> **DATA SEGMENT**:
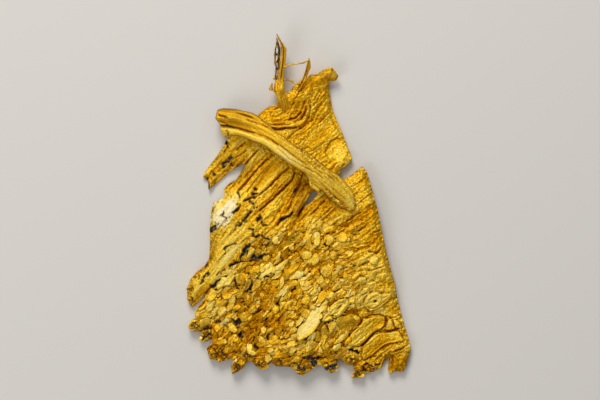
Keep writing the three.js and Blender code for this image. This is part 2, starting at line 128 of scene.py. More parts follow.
OUTLINE = [
    # top edge and peak
    (286, 94), (291, 89), (293, 85), (297, 83), (302, 78), (306, 77), (310, 74), (317, 73.5), (323, 69),
    (331, 67), (335, 71), (338, 75.5), (336, 79.5), (330, 80.5),
    # right edge down to the notch
    (328.3, 86), (330, 98), (332.5, 110), (338.5, 124), (344, 137), (350, 153), (351.8, 158.5),
    (346, 165.5), (341, 169), (337.5, 175), (343, 179), (351, 174.5), (357, 169.5), (362, 166),
    # straight right edge
    (366, 170), (369, 180), (372, 191), (376, 205), (379.5, 220), (383, 238), (386.5, 254), (391, 271),
    (395, 284), (397, 298), (401, 314), (404.3, 326), (407, 334), (410.5, 346),
    # bottom edge, from right to left
    (408.5, 357), (406, 365), (403, 371.5), (395, 371), (390, 373.5), (387.5, 370), (389.5, 357),
    (384, 361.5), (380.5, 368.5), (373, 371), (366, 372), (362, 377), (354, 378), (350.5, 377.5),
    (354, 372), (353, 365), (346, 364), (342, 361), (340.5, 357.5), (336.5, 361), (337, 366), (335, 371),
    (331, 373), (325, 369.5), (321, 364.5), (315, 366), (309, 371), (302, 375), (296.5, 373.5),
    (294.5, 367), (284, 366), (276, 366), (270.5, 361.5), (266, 367), (260, 369), (255.5, 366),
    (253, 362.5), (247.5, 360), (243, 367), (238, 371), (231.5, 374), (230.5, 366), (233.5, 360),
    (232.5, 356.5), (227, 359.5), (219, 362), (215, 359.5), (209, 359), (207, 351), (205.5, 348.5),
    (211, 343.5), (214.5, 338), (209, 340), (203, 342), (198.5, 338), (201.5, 332), (194, 331.5),
    (188, 326), (189, 321.5), (195, 317.5),
    # left edge, with the lobe that a gap parts from the sheet
    (194, 313), (197, 307.5), (201, 302.5), (205.5, 293), (198, 301.5), (191, 307.5), (186.5, 299),
    (186.5, 289), (189.5, 279), (196, 271.5), (204, 265.5), (208.5, 258), (209.5, 245), (209, 229),
    (210.3, 212), (213, 202), (220, 199), (224, 195), (223, 189), (227, 184), (236, 178.5), (241, 170.5),
    (244.8, 162.5),
    # claw
    (237, 166), (230, 170), (221, 177.5), (211, 186.5), (207.5, 189), (207.5, 181), (202, 175.5),
    (207, 167), (214, 158), (220.5, 149.5), (226, 139),
    # under the head of the band, and back to the spike
    (230, 128), (245, 119), (256, 115.3), (263, 109.5), (268, 106), (275.5, 104.2), (278, 101.5),
    (277.5, 97), (279, 94),
]
SLIT = [
    (311, 191), (314, 190), (317, 192.5), (315.5, 196), (313, 199), (310, 202.5), (305, 205.5),
    (302, 209), (303, 205), (306, 200), (309, 195),
]

# Smooth dips of the form: centre u, v, reach across and along in squares, and depth in mm.
DIPS = [
    (214, 312, 44, 50, 3.0),  # feet
    (386, 342, 40, 52, 3.0),
    (330, 118, 34, 44, 3.8),
    (214, 172, 22, 22, 2.9),
    (276, 182, 40, 30, 1.3),  # hollow under the band
    (284, 112, 20, 14, 1.2),  # bowl by the spike
    (330, 68, 16, 10, -2.2),  # lift of the peak
]


def oval(u, v, at_u, at_v, long, wide, lean=0):
    """How far u, v lies out in an oval, squared: 0 in its middle and 1 on its rim. It reaches
    `long` and `wide` squares from its middle and leans `lean` degrees up from the right."""
    cos, sin = math.cos(math.radians(lean)), math.sin(math.radians(lean))
    du, dv = u - at_u, at_v - v
    return ((du * cos + dv * sin) / long) ** 2 + ((dv * cos - du * sin) / wide) ** 2


def soft_spot(u, v, *shape):
    """A soft oval spot: 1 in its middle, and fading out past its rim."""
    return np.exp(-oval(u, v, *shape))


def level(u, v):
    """Height in mm of the sheet's smoothed face: a flat dome with two shallow waves and dips."""
    z = DOME_HIGH + 0.35 * np.sin((u + 0.6 * v) / 19) + 0.25 * np.sin((v - 0.5 * u) / 12)
    for *shape, deep in DIPS:
        z = z - deep * soft_spot(u, v, *shape)
    return z


def nearest_on(path, u, v, closed=False):
    """How far u, v lies from a path in squares, to which side of it, how far along it (in
    squares) the nearest point is, and that point."""
    points = np.array(path + path[:1] if closed else path, float)
    steps = np.diff(points, axis=0)
    lengths = np.hypot(*steps.T)
    before = np.concatenate([[0], np.cumsum(lengths)])
    apart = np.full(np.shape(u), np.inf)
    side, along, near_u, near_v = (np.zeros_like(apart) for _ in range(4))
    for start, step, length, so_far in zip(points, steps, lengths, before):
        t = ((u - start[0]) * step[0] + (v - start[1]) * step[1]) / length**2
        t = np.clip(t, 0, 1)
        at_u, at_v = start[0] + t * step[0], start[1] + t * step[1]
        far = np.hypot(u - at_u, v - at_v)
        closer = far < apart
        turn = step[0] * (v - start[1]) - step[1] * (u - start[0])
        apart = np.where(closer, far, apart)
        side = np.where(closer, np.sign(turn), side)
        along = np.where(closer, so_far + t * length, along)
        near_u, near_v = np.where(closer, at_u, near_u), np.where(closer, at_v, near_v)
    return apart, side, along, near_u, near_v


def is_inside(path, u, v):
    """True where u, v lies inside a closed path."""
    odd = np.zeros(np.shape(u), bool)
    for (u1, v1), (u2, v2) in zip(path, path[1:] + path[:1]):
        if v1 != v2:
            crosses = (v1 > v) != (v2 > v)
            odd ^= crosses & (u < u1 + (v - v1) * (u2 - u1) / (v2 - v1))
    return odd


# ---------------------------------------------------------------- sheet: its relief
# The face is streaked, ribbed and crusted by the way the crystals grew, so its height is worked
# out on a fine raster: streaks that follow the growth, then cracks, ribs, plates and flakes.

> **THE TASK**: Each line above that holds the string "follow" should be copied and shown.

> **SOLUTION FOR THIS EXERCISE**:
Keep writing the three.js and Blender code for this image. This is part 2, starting at line 128 of scene.py. More parts follow.
# out on a fine raster: streaks that follow the growth, then cracks, ribs, plates and flakes.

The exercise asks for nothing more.